Oscar Bessi: Fogo amigo

857

Quando os homens vão para a guerra, eles levam raras certezas. E, definitivamente, não está entre elas a de que retornarão vivos. Que voltarão aos seus filhos, aos seus amores, aos seus sonhos arejados pela essência dos dias normais. Quando os homens rumam ao front, não é por fazer questão de ir até lá. No fundo, somos todos meros depósitos infinitos de amor, somos busca de prazeres diversos, inocentes ou impuros, somos caçadores de qualquer conforto, não de ódios ou sofrimentos. Mas os homens vão ao combate. Precisam ir. E eles têm passos decididos, eles se vestem da rara coragem dos que optam pela luta, pelo confronto, eis que é deles, e só deles, a missão árdua de manter viva a esperança de crer numa utópica paz futura. Deles depende a sobrevivência de um coletivo de sonhos bons.
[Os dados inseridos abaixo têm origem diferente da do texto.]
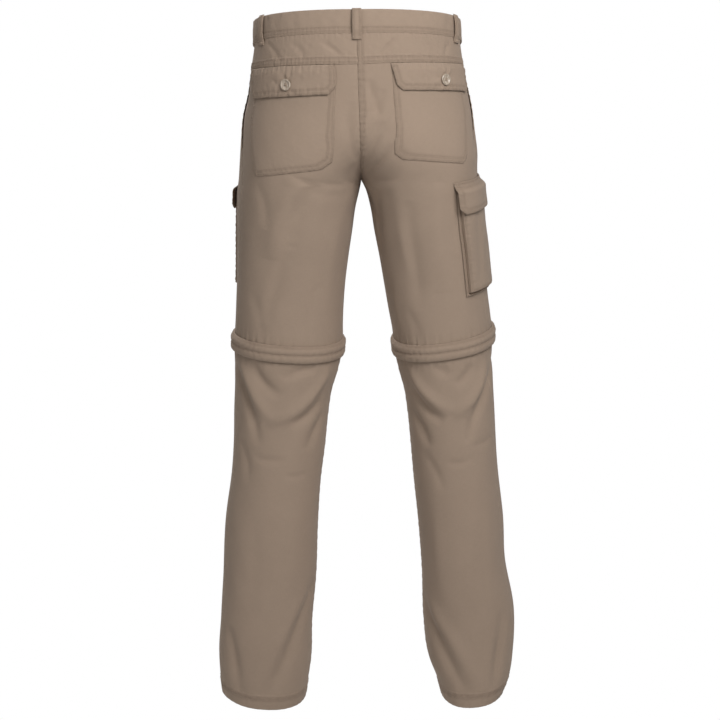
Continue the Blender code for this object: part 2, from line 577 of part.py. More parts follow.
def make_leg_pockets():
    """A bellows pocket on each thigh, open at its top under a flap."""
    panel_lines = BACK_R[:-1] + (SIDE_SEAM_R,) + FRONT_R[1:]
    for side in (LEFT, RIGHT):
        name = SIDE_NAMES[side]
        rear, front = CARGO_REAR_R[side], CARGO_FRONT_R[side]
        flange, step = CARGO_FLANGE / R_MM, CARGO_WALL_STEP / R_MM

        def stand(r, v):
            edge = np.minimum(np.abs(r) - rear, front - np.abs(r)) * R_MM
            edge = np.minimum(edge, CARGO_BOTTOM - v)
            climb = smooth_steps((edge - CARGO_FLANGE) / CARGO_WALL_STEP)
            return WALL + LAY_GAP + (CARGO_STAND - WALL - LAY_GAP) * climb

        def hang(r, v):
            ramp = smooth_steps((v - CARGO_FLAP_TOP - 3) / (CARGO_TOP - 4 - CARGO_FLAP_TOP))
            flare = CARGO_FLAP_FLARE * smooth_steps((v - CARGO_TOP) / (CARGO_FLAP_BOTTOM - CARGO_TOP))
            return DOUBLE_WALL + LAY_GAP + (CARGO_STAND + 0.2) * ramp + flare

        steps = (0, flange, flange + step)
        clear = flange + step + 0.01
        inner = [r for r in panel_lines if rear + clear < r < front - clear]
        r_lines = [rear + s for s in steps] + inner + [front - s for s in steps[::-1]]
        inner = [v for v in BACK_V if CARGO_TOP + 4 < v < CARGO_BOTTOM - CARGO_FLANGE - CARGO_WALL_STEP - 4]
        v_lines = [CARGO_TOP, *inner] + [CARGO_BOTTOM - s for s in (CARGO_FLANGE + CARGO_WALL_STEP, CARGO_FLANGE, 0)]
        cloth_piece(f"leg_pocket_{name}", flat_grid(sided(r_lines, side), v_lines), stand, WALL)

        slip = CARGO_FLAP_SLIP / R_MM
        flap = flat_grid(sided([rear - slip, *r_lines[2:-2], front + slip], side), CARGO_FLAP_V)
        middle = (0.5 * (rear + front), CARGO_FLAP_TOP)
        cuts = [
            corner_cut(side, (edge, CARGO_FLAP_BOTTOM), CARGO_CORNER_R, CARGO_CORNER_V, middle)
            for edge in (rear - slip, front + slip)
        ]
        cloth_piece(f"leg_flap_{name}", flap, hang, DOUBLE_WALL, cuts)


def make_zips():
    """Round each leg: the zip that parts it, its slider, and the cover that hides both."""
    for side in (LEFT, RIGHT):
        name = SIDE_NAMES[side]
        lines = sided(RING_R, side)

        heights, stands = zip(*COVER_PROFILE)
        cover = close_ring(flat_grid(lines, [COVER_TOP + h for h in heights]))
        cloth_piece(
            f"zip_cover_{name}",
            cover,
            lambda r, v: np.interp(v - COVER_TOP, heights, stands),
            DOUBLE_WALL,
        )

        middle = (UPPER_LEG_END + LOWER_LEG_TOP) / 2
        coil = (middle - ZIP_COIL_HALF, middle + ZIP_COIL_HALF)
        v_lines = (UPPER_LEG_END + SEAM_GAP, *coil, LOWER_LEG_TOP - SEAM_GAP)
        tape = close_ring(flat_grid(lines, v_lines))
        cloth_piece(
            f"leg_zip_{name}",
            tape,
            lambda r, v: np.where(np.abs(v - middle) < ZIP_COIL_HALF + 0.1, ZIP_COIL_RISE, 0.0),
            ZIP_TAPE,
            material="tape",
        )
        across, down, thick = SLIDER_SIZE
        stand = ZIP_COIL_RISE + SEAM_GAP + thick / 2
        slider = box_piece(f"leg_zip_slider_{name}", (across, down, thick), "metal", bevel=0.4)
        set_on_sheet(slider, side * SLIDER_R, middle, stand)


def set_on_sheet(obj, r, v, stand_off):
    """Places a piece with its own +Z along the outward direction at (r, v)."""
    place = Vector(on_sheet([r], [v], stand_off)[0]) * MM
    outward = (Vector(on_sheet([r], [v], stand_off + 5.0)[0]) * MM - place).normalized()
    obj.location = place
    obj.rotation_mode = "QUATERNION"
    obj.rotation_quaternion = outward.to_track_quat("Z", "Y")


def box_piece(name, size, material, bevel):
    flat = bmesh.new()
    bmesh.ops.create_cube(flat, size=1.0)
    bmesh.ops.scale(flat, vec=Vector(size) * MM, verts=flat.verts[:])
    mesh = bpy.data.meshes.new(name)
    flat.to_mesh(mesh)
    flat.free()
    obj = add_piece(name, mesh, material)
    rounding = obj.modifiers.new("edges", "BEVEL")
    rounding.width = bevel * MM
    rounding.segments = 1
    return obj


def waistband_stand(r, v):
    """The waistband's right end ramps in to lie under its left end, which laps over it at the centre front."""
    past_front = (-2 - r) * R_MM
    under = smooth_steps((past_front + BAND_LAP + BAND_RAMP) / BAND_RAMP)
    return BAND_RISE - (BAND_WALL + SEAM_GAP) * under


def make_waistband():
    """One band all round, from the end under the left front to the end that laps over the right front."""
    right_end = -2 - BAND_UNDERLAP / R_MM
    left_end = 2 + BAND_LAP / R_MM
    ramp = -2 + (BAND_LAP + BAND_RAMP / 2) / R_MM
    front = (1.0, 1.13, 1.26, 1.40, 1.54, 1.68, 1.80, 1.89)
    back = (0.12, 0.24, 0.36, 0.48, 0.61, 0.74, SIDE_SEAM_R)
    half = back + front
    r_lines = [right_end, -2.05, -2 + BAND_LAP / R_MM, ramp, *(-r for r in half[-2::-1]), 0.0, *half, 1.955, left_end]
    band = flat_grid(r_lines, (0.0, 17.5, WAISTBAND_DEPTH - 0.15))
    cloth_piece("waistband", band, waistband_stand, BAND_WALL)


def make_fly():
    """The fly facing lies along the left front, laps over the right front and is rounded at its bottom."""
    outer = 2 - FLY_WIDTH / R_MM
    r_lines = [outer, *(r for r in FRONT_R if outer < r < 1.99), 2.0, 2 + FLY_LAP_R]
    v_lines = [WAISTBAND_DEPTH + 0.3, *(v for v in FRONT_V[1:] if v < FLY_BOTTOM), FLY_BOTTOM]
    fly = flat_grid(r_lines, v_lines)
    corner = (2 - FLY_WIDTH / R_MM, FLY_BOTTOM)
    middle = (2 - 0.5 * FLY_WIDTH / R_MM, WAISTBAND_DEPTH)
    cuts = []
    for turn in (15, 45, 75):
        # Each cut is a tangent of the rounded corner, a quarter of an ellipse.
        a = math.radians(turn)
        touch = np.array([(1 - math.cos(a)) * FLY_ROUND, (1 - math.sin(a)) * FLY_ROUND_TALL])
        along = np.array([math.sin(a) * FLY_ROUND, -math.cos(a) * FLY_ROUND_TALL])
        ends = [(corner[0] + p[0] / R_MM, corner[1] - p[1]) for p in (touch - along, touch + along)]
        cuts.append((*ends, middle))
    cloth_piece("fly", fly, DOUBLE_WALL + LAY_GAP, DOUBLE_WALL, cuts)


def make_belt_loops():
    """Each loop is LOOP_WIDTH wide where it lies, and its ends are sewn down above and below the waistband."""
    heights, stands = zip(*LOOP_PROFILE)
    for name, r in LOOP_PLACES.items():
        step = 0.5 * LOOP_WIDTH / R_MM
        ends = on_sheet([r - step, r + step], [WAISTBAND_DEPTH / 2] * 2)
        half = step * LOOP_WIDTH / np.linalg.norm(ends[1] - ends[0])
        strip = flat_grid((r - half, r, r + half), heights)
        lap = 0.0 if r else LAP_RISE
        cloth_piece(name, strip, lambda _, v: LOOP_WALL + lap + np.interp(v, heights, stands), LOOP_WALL)


def make_buttons():
    """A dished disc with a raised rim, turned about its own Z."""
    rim = BUTTON_RADIUS - BUTTON_RIM
    profile = (
        (0.0, BUTTON_DISH), (rim - 1.0, BUTTON_DISH), (rim, BUTTON_THICK), (BUTTON_RADIUS - 0.7, BUTTON_THICK),
        (BUTTON_RADIUS, BUTTON_THICK - 0.9), (BUTTON_RADIUS - 0.5, 0.6), (BUTTON_RADIUS - 2.0, 0.0), (0.0, 0.0),
    )
    for name, (r, v, stand) in BUTTON_PLACES.items():
        turned = bmesh.new()
        verts = [turned.verts.new((x * MM, 0, z * MM)) for x, z in profile]
        for a, b in zip(verts, verts[1:]):
            turned.edges.new((a, b))
        mesh = bpy.data.meshes.new(name)
        turned.to_mesh(mesh)
        turned.free()
        button = add_piece(name, mesh, "button")
        screw = button.modifiers.new("turned", "SCREW")
        screw.steps = screw.render_steps = BUTTON_SIDES
        screw.use_merge_vertices = True
        screw.merge_threshold = 0.00001
        set_on_sheet(button, r, v, stand + SEAM_GAP)


def main():
    for obj in list(bpy.data.objects):
        bpy.data.objects.remove(obj)
    pieces = bpy.data.collections.new("zip_off_trousers")
    bpy.context.scene.collection.children.link(pieces)
    cloth_material("cloth", CLOTH_COLOUR)
    cloth_material("tape", TAPE_COLOUR)
    cloth_material("button", BUTTON_COLOUR, 0.35)
    cloth_material("metal", SLIDER_COLOUR, 0.4)
    make_upper_panels()
    make_lower_legs()
    make_waistband()
    make_fly()
    make_belt_loops()
    make_back_pockets()
    make_leg_pockets()
    make_zips()
    make_buttons()


main()
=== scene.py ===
"""The look of the convertible zip-off trousers: sewn cotton twill, thread, buttons and zips, in soft studio light.

The cloth is one smooth sheet, and every piece is cut from it, as in the CAD model. A place on the sheet is
(r, v). r runs round the body: 0 is the centre back, 1 the wearer's left side, -1 the right side, and 2 or -2 the
centre front. Below the crotch each leg is a ring of its own, with 0 and 2 (or -2) at its inseam.
v is the distance in mm below the top edge of the waistband.
A flat place is (r * R_MM, v), in mm, and a piece is cut and sewn there.
"""

import math

import bmesh
import bpy
import numpy as np
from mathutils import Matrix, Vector


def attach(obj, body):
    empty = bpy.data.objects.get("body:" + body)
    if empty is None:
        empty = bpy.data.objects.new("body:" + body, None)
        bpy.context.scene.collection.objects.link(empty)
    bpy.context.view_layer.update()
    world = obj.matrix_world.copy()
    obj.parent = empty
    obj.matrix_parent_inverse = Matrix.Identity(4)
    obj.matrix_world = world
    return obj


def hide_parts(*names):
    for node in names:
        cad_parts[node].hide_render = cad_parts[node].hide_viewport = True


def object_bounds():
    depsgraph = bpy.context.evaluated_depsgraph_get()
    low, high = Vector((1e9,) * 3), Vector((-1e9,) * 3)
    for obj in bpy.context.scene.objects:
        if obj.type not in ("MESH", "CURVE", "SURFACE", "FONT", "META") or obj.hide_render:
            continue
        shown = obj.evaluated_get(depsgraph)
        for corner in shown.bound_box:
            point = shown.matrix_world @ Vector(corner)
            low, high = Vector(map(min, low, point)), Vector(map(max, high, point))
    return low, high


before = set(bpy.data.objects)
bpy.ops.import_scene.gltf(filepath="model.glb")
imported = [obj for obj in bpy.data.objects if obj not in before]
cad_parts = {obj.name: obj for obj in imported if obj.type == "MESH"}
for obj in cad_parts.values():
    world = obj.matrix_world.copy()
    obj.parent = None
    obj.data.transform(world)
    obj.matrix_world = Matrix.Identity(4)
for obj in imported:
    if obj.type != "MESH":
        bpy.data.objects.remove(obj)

cad_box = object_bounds()

MM = 0.001
LEFT, RIGHT = 1, -1
SIDE_NAMES = {LEFT: "left", RIGHT: "right"}

# Cloth, in mm
WALL = 1.4
DOUBLE_WALL = 1.8
LAP_RISE = 1.0
SEAM_GAP = 0.02
# How far a panel's top runs up inside the seam above it, and its centre edge into the other side's
TUCK, CENTRE_TUCK = 2.0, 0.3
LAY_GAP = 0.6
R_MM = 245.0
# A folded cloth edge rounds over within EDGE_ROLL, and loses this share of its wall from each face
EDGE_ROLL, EDGE_THIN = 1.5, 0.36

# Heights on the sheet, in mm below the top edge
WAISTBAND_DEPTH = 35.0
YOKE_SEAM = 74.0
CROTCH = 235.0
COVER_TOP = 477.5
COVER_DEPTH = 26.0
UPPER_LEG_END = 485.0
LOWER_LEG_TOP = 497.0
HEM = 1066.0
HEM_STITCH = 1044.0

# Round the sheet
SIDE_SEAM_R = 0.86
CENTRE_BACK_LAP_MM = 7.0
YOKE_LAP_MM = 9.5

CENTRE_DRIFT = 7.0
CURVE_TOP = 120.0
CURVE_END = 0.35
BACK_POWER = 2.2
FRONT_POWER = 2.4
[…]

O medo? Este fica ali, guardado nalgum canto da alma. Receoso, ele não quer surgir de repente e atrapalhar os gestos, os fatos, os destinos. Mas está ali. Como a saudade e um querer. Os combatentes dominam seu medo, apenas isto, é o seu treino. Porque seguem sendo humanos. E nós, humanos, somos feitos de medos e coragens, de erros e acertos, de passos firmes ou não na estrada da dúvida. Passos que precisam prosseguir. Ainda mais quando são os passos na trilha da guerra. No Brasil, infelizmente, vivemos uma guerra de combates diários, onde policiais, civis e militares, onde cidadãos trabalhadores e estudantes tombam vítimas de um exército implacável de criminosos. Que, bem armados, bem articulados e bem relacionados, não têm qualquer escrúpulo em transformar qualquer lugar pacato num infernal campo de batalha.

O ataque a dois bancos ocorrido esta semana, em Putinga, teve o pior desfecho possível. Uma noite de mil tragédias. Dois policiais, um civil e um militar, num inesperado confronto. Vítimas de ter contra si a incógnita localização de bandidos bem armados e inescrupulosos, o breu, a umidade, a geografia desfavorável, a tensão, o cansaço e o elenco escandaloso de desvantagens que a legislação brasileira oferece, como se adepta fosse de sacrifícios humanos, aos policiais e cidadãos comuns, vítimas desses criminosos. Fogo amigo. Aflição. Desespero. Tragédia. O confronto mais temido pelos policiais, por tudo que significa, por tudo que significará para sempre na vida de quem viveu este drama. Não há dor pior a um combatente, no front, do que perder seu companheiro de batalha. Ainda mais assim. Só quem viveu uma perda em confronto consegue conceber a imensa agonia, a dor insuperável que se sente num momento assim. Os bandidos que causaram tudo isto? Mesmo presos, em breve estarão por aí outra vez, promovendo mais mortes inocentes. Assim funciona nosso país. O fogo amigo, que nos atinge, a gente sabe muito bem qual é.